|
Никто не скажет, почему Дунькина протока зовется Дунькиной: загнала в ней баба, вставшая за кормовое весло и потерявшая «борозду», карбаз на мель и погубила посудину. Немало их и под мужичьей лоцманской рукой не доходило до Качуга и Жигалова — как поведет себя Лена.
Но помнят, помнят еще и по именам называют мастеров-карбазников, умевших на корню учуять, какая сосна соткана «посолонь» и какая «противнина», какая будет колоться и какая нет. У сосны «противнина», извивающаяся против солнца, легче поддается клиньям при продольном расколе, а кедр, напротив, нужен с «посолонью». И сколько таких секретов навсегда уходит в забвение, кто теперь пользуется драньем, и только разве где-нибудь совсем уж в глухом зимовье встретишь драньевую крышу.
С одной жизнью простились, а другая только-только начинается. Это видно и по Чанчуру.
Если можно сказать, что остались еще на свете райские уголки, один из них — Чанчур. Не знаю, не помню и не уверен, что видывал что-нибудь для меня отрадней и приютней. Стоит деревня — а какая деревня в десять домов! — при слиянии речки Чанчур с Леной по левую руку на просторной и какой-то легкой, радостной открыти. Избы не составлены в улицу, а разбросаны вольно, кому как удобно. По берегу лениво щиплют траву сытые крутобокие коровы, в полудреме, едва пошевеливая хвостами, стоят лошади, вокруг которых носится жеребенок; как приткнулась лодка, подбежали посмотреть, кто приехал, две собаки и, найдя среди приехавших своего, даже и не гавкнули, как и положено лайкам, нелюбящим пустобрешия. На взгорье за деревушкой молодой сосняк на месте полей (сеяли когда-то и здесь), сторона к речке глухая, но противоположная, в низовья, открыта так далеко и широко, во все огромное, пологое, бесконечное небо, что есть куда лететь восторженной душе. А там, на горизонте заката, как на экране, четкая и частая гребенка елей, озаренная на заходе солнца огнистым, торжественным, как бы ритуальным сиянием. Но и всегда, при любом положении солнца и при любой погоде, так и тянет туда взгляд, так и ласкает сердце. Словно на особом виду эта некорыстная деревушка у неба и развело оно к ней просторную дорогу.
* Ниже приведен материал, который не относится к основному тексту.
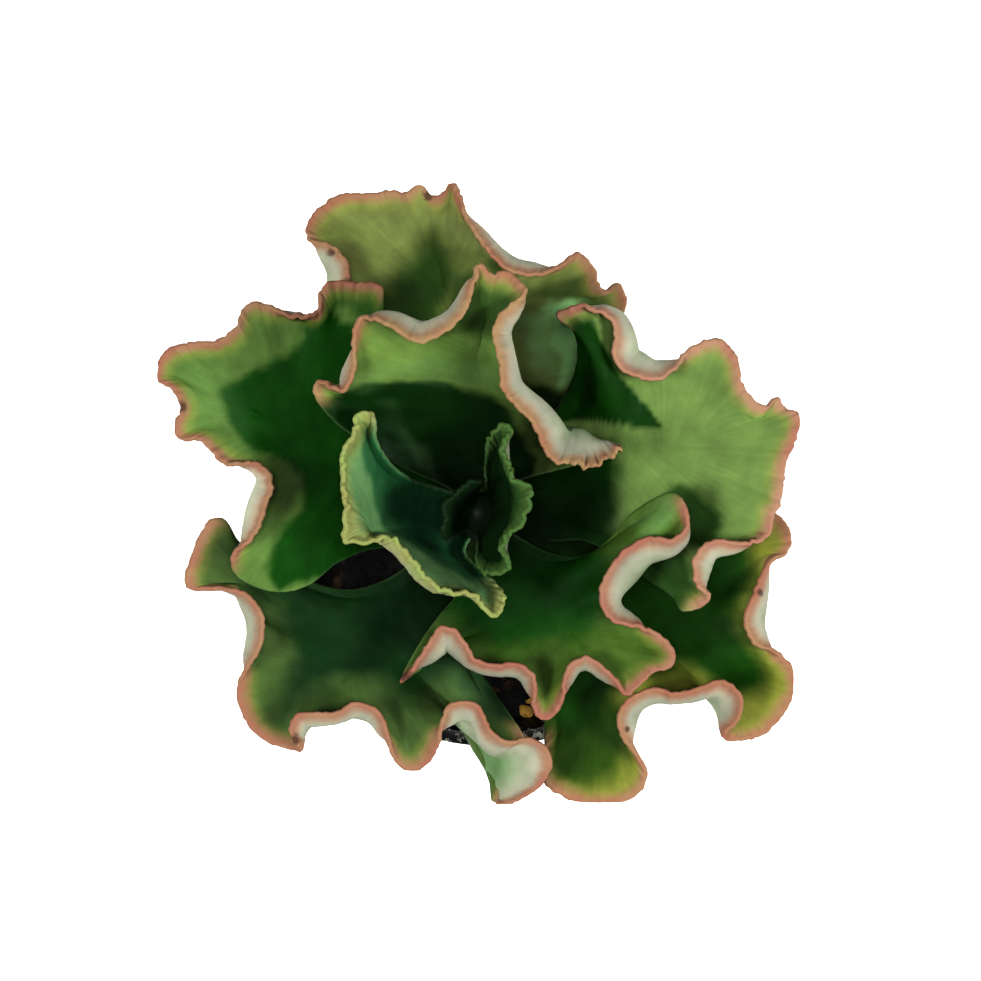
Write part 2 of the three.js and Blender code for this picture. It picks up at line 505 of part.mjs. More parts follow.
// One ray of a blade: from the midrib, across the blade, round the roll, to the edge.
function rayCurve(leaf, from, edge) {
  const ray = edge.point.clone().sub(from).setZ(0).normalize();
  ray.addScaledVector(edge.outward, SQUARE_SHARE).normalize();
  const reach = Math.min(1, edge.point.distanceTo(from) / FULL_REACH);
  const rolled = THREE.MathUtils.smoothstep(edge.roll, 0, FULLY_ROLLED);
  const slope = THREE.MathUtils.degToRad(leaf.slope);
  const underEdge = ({ back, outShare, inset, drop, dropShare }) => {
    const rollDrop = drop + dropShare * Math.min(edge.roll, DEEPEST_ROLL);
    const point = edge.point.clone();
    point.addScaledVector(ray, -back * Math.cos(slope) * reach * (1 - rolled));
    point.addScaledVector(edge.outward, (outShare * edge.roll - inset) * reach * rolled);
    point.z -= reach * THREE.MathUtils.lerp(back * Math.sin(slope), rollDrop, rolled);
    return point;
  };
  const foot = underEdge(FOOT);
  const ahead = facing(leaf.heading);
  const aside = facing(leaf.heading + 90);
  const span = foot.clone().sub(from);
  const middle = from.clone();
  middle.addScaledVector(ahead, MIDDLE.ahead * span.dot(ahead));
  middle.addScaledVector(aside, MIDDLE.aside * span.dot(aside));
  middle.z += MIDDLE.up * span.z;
  const knots = [from, middle, foot, underEdge(SHOULDER), edge.point];
  return new THREE.CatmullRomCurve3(knots, false, 'centripetal');
}

// Evens out the shoulder of the roll and the steps beside it, each along the margin.
function evenShoulders(surface, count, indexOf) {
  for (let pass = 0; pass < EVEN_PASSES; pass += 1) {
    EVEN_SHARES.forEach((share, place) => {
      const step = SHOULDER_AT - 2 + place;
      const row = [];
      for (let ray = 0; ray < count; ray += 1) row.push(surface[indexOf(ray, step)].clone());
      for (let ray = 1; ray < count - 1; ray += 1) {
        const mean = row[ray - 1].clone().lerp(row[ray + 1], 0.5);
        surface[indexOf(ray, step)].lerp(mean, share);
      }
    });
  }
}

// Draws the blade taut between its midrib and the rolls of its margin, which stay where they are.
function drawTaut(surface, count, indexOf) {
  const neighbours = [[0, -1], [0, 1], [-1, 0], [1, 0]];
  for (let pass = 0; pass < TAUT_PASSES; pass += 1) {
    for (let ray = 1; ray < count - 1; ray += 1) {
      for (let step = 1; step < SHOULDER_AT; step += 1) {
        const point = surface[indexOf(ray, step)];
        const mean = new THREE.Vector3();
        for (const [across, out] of neighbours) {
          mean.addScaledVector(surface[indexOf(ray + across, step + out)], 1 / neighbours.length);
        }
        if (step >= SHOULDER_AT - HEIGHT_KEPT_STEPS) mean.setZ(point.z);
        point.lerp(mean, TAUT_SHARE);
      }
    }
  }
}

// The middle surface of a blade. Its rays leave the midrib on both sides like veins and end spread
// along the margin. The two rays that start at the same point of the midrib share that point.
function bladeSurface(leaf) {
  const margin = marginOf(leaf);
  const { tipShare } = margin(0);
  const count = 2 * leaf.rays + 1;
  const outSteps = RAY_STEPS.length - 1;
  const thickShare = leaf.slope > STEEP_SLOPE ? HEART_THICK_SHARE : 1;
  const indexOf = (ray, step) => (step === 0
    ? Math.min(ray, 2 * leaf.rays - ray)
    : leaf.rays + 1 + ray * outSteps + step - 1);
  const surface = [];
  const thickness = [];
  for (let ray = 0; ray < count; ray += 1) {
    const outShare = 1 - Math.abs(ray - leaf.rays) / leaf.rays;
    const share = ray <= leaf.rays
      ? tipShare * outShare ** leaf.crowd[0]
      : 1 - (1 - tipShare) * outShare ** leaf.crowd[1];
    const ribThick = thickShare * THREE.MathUtils.lerp(NECK_THICK, RIB_END_THICK, outShare);
    const curve = rayCurve(leaf, midribPoint(leaf.midrib, outShare ** RIB_PACE), margin(share));
    RAY_STEPS.forEach((t, step) => {
      surface[indexOf(ray, step)] = curve.getPoint(t);
      thickness[indexOf(ray, step)] = THREE.MathUtils.lerp(ribThick, EDGE_THICK, t ** THINNING);
    });
  }
  if ([...leaf.left, ...leaf.right].some(([, , , roll]) => roll > 0)) {
    evenShoulders(surface, count, indexOf);
  }
  drawTaut(surface, count, indexOf);
  return { surface, thickness, count, indexOf };
}

// The direction square to the surface at each of its points, softened over the points around it.
function softNormals(surface, faces) {
  const normals = surface.map(() => new THREE.Vector3());
  for (const [a, b, c] of faces) {
    const normal = surface[b].clone().sub(surface[a]).cross(surface[c].clone().sub(surface[a]));
    for (const index of [a, b, c]) normals[index].add(normal);
  }
  normals.forEach((normal) => normal.normalize());
  for (let pass = 0; pass < NORMAL_PASSES; pass += 1) {
    const sums = normals.map((normal) => normal.clone());
    for (const face of faces) {
      for (const index of face) {
        for (const other of face) sums[index].addScaledVector(normals[other], NORMAL_SHARE);
      }
    }
    sums.forEach((sum, index) => normals[index].copy(sum.normalize()));
  }
  return normals;
}

// A leaf is a waved blade of even wall. Both faces are divided into the same triangles, and a strip
// round the edge joins them.
function leafSolid(leaf) {
  const { surface, thickness, count, indexOf } = bladeSurface(leaf);
  const outmost = RAY_STEPS.length - 1;
  const faces = [];
  for (let ray = 0; ray < count - 1; ray += 1) {
    for (let step = 0; step < outmost; step += 1) {
      const a = indexOf(ray, step);
      const b = indexOf(ray, step + 1);
      const c = indexOf(ray + 1, step + 1);
      const d = indexOf(ray + 1, step);
      faces.push([a, c, b], [a, d, c]);
    }
  }
  const normals = softNormals(surface, faces);
  const positions = [];
  for (const half of [0.5, -0.5]) {
    surface.forEach((point, index) => {
      const offset = normals[index].clone().multiplyScalar(half * thickness[index]);
      positions.push(...point.clone().add(offset).toArray());
    });
  }
  const rim = [];
  for (let step = outmost; step > 0; step -= 1) rim.push(indexOf(count - 1, step));
  for (let step = 0; step <= outmost; step += 1) rim.push(indexOf(0, step));
  for (let ray = 1; ray < count - 1; ray += 1) rim.push(indexOf(ray, outmost));
  const under = surface.length;
  const triangles = [];
  for (const [a, b, c] of faces) triangles.push(a, b, c, under + a, under + c, under + b);
  rim.forEach((a, place) => {
    const b = rim[(place + 1) % rim.length];
    triangles.push(a, b, under + b, a, under + b, under + a);
  });
  return solidOf(geometryFrom(positions, triangles));
}

const plant = new THREE.Group();

function addPiece(name, geometry, finish) {
  const mesh = new THREE.Mesh(geometry, finish);
  mesh.name = name;
  plant.add(mesh);
}

addPiece('pot', potGeometry(), material(COLOURS.pot, ROUGHNESS.pot));
addPiece('soil', soilGeometry(), material(COLOURS.soil, ROUGHNESS.soil));
addPiece('stem', geometryOf(stemSolid(0)), material(COLOURS.stem, ROUGHNESS.stem));

const stemRoom = stemSolid(SEAT_GAP);
for (const leaf of LEAVES) {
  const colour = leaf.slope > STEEP_SLOPE ? COLOURS.youngLeaf : COLOURS.leaf;
  addPiece(leaf.name, geometryOf(leafSolid(leaf).subtract(stemRoom)), material(colour, ROUGHNESS.leaf));
}

export default plant;
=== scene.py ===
# A coral reef echeveria in a round black nursery pot, seen from straight above.
import math

import bpy
import numpy as np
from mathutils import Matrix, Vector, noise


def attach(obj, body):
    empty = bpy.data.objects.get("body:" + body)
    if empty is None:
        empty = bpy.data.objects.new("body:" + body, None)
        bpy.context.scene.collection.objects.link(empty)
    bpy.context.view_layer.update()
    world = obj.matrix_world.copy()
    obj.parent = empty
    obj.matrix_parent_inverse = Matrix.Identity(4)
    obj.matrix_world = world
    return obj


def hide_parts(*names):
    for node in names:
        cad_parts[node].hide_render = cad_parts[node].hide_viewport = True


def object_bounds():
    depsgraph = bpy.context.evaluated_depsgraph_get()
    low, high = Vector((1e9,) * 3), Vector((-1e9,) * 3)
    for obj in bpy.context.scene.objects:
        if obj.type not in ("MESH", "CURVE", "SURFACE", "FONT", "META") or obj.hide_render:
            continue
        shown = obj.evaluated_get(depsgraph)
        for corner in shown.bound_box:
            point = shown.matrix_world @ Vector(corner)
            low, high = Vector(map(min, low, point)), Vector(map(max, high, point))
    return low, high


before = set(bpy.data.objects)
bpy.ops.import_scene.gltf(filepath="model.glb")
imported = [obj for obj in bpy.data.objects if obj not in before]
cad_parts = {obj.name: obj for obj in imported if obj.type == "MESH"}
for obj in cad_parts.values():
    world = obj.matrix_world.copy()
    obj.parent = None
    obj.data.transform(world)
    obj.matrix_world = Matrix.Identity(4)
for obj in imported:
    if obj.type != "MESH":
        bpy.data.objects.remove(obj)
cad_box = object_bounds()
scene = bpy.context.scene
MM = 0.001


# The view. The plant is looked at from straight above, from a little over half a metre, with the
# tall inner leaf leaning to the top of the picture.
EYE_HEIGHT = 535 * MM
EYE_NORTH = 9.1 * MM
FOCAL_SHARE = 1953 / 981
bpy.ops.object.select_all(action="DESELECT")
bpy.ops.object.camera_add(location=(0, EYE_NORTH, EYE_HEIGHT), rotation=(0, 0, 0))
camera = bpy.context.object
camera.name = "camera"
camera.data.sensor_width = 36
camera.data.lens = 36 * FOCAL_SHARE
camera.data.clip_start = 0.01
scene.camera = camera


# The pot is one thin moulded shell of black polypropylene: a tapered wall, a thicker rim band to
# lift it by, and a floor with a ring of drain holes. Its outside is satin from the mould, with fine
# rings that the tool left, and a little dusty.
POT_HEIGHT = 85
RIM_RADIUS = 50
BASE_RADIUS = 36
POT_WALL = 1.6
RIM_DEPTH = 10
RIM_STEP = 1.8
DRAIN_HOLES = 8
DRAIN_HOLE_RADIUS = 4.5
DRAIN_CIRCLE_RADIUS = 25


def linear(hex_colour):
    """The linear colour of an sRGB hex value, with full opacity."""
    parts = [int(hex_colour[i:i + 2], 16) / 255 for i in (1, 3, 5)]
    return tuple([p / 12.92 if p <= 0.04045 else ((p + 0.055) / 1.055) ** 2.4 for p in parts] + [1.0])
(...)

А другой дороги, дороги от людей, кроме зимника, сюда и нет. Нет и электричества. А это значит, что, сокрушив весь мир, недостает сюда «голубой экран», первое условие земного рая. Нет сомнения, что потеряется этот рай и здесь вместе с донесшимся запахом валюты: коопзверопромхоз строит в Чанчуре для интуристов дом и баню. Но одной баней интурист, привыкший к удобствам, не удовольствуется, потянут в Чанчур прочие блага, наторят дорогу, заведут электричество — и пиши пропало. С тоской и тревогой косится на интуристское подворье наш хозяин в Чанчуре Владимир Петрович Трапезников, пятнадцать лет, пока жил в городе и работал на заводе, искавший Чанчур. Искавший тот должный где-то быть благословенный укромный угол, где не гремит, не воняет, не толкается, не злобствует. И — нашедший именно то, что искал. Пятнадцать лет и здесь: сначала штатным охотником, а как устроился заповедник, перешел в него. Научился всему, что потребовала новая жизнь, и научился не хуже местных; лодки делает лучшие во всем районе. Завел библиотеку, рядом со старым, купленным по приезде домишком ставит большой новый, про который уже не скажешь, что это изба.
Тишину, всесветную тишину вместе с сохранностью мира, настоящую обетованную землю нашел он здесь и не хотел бы потерять.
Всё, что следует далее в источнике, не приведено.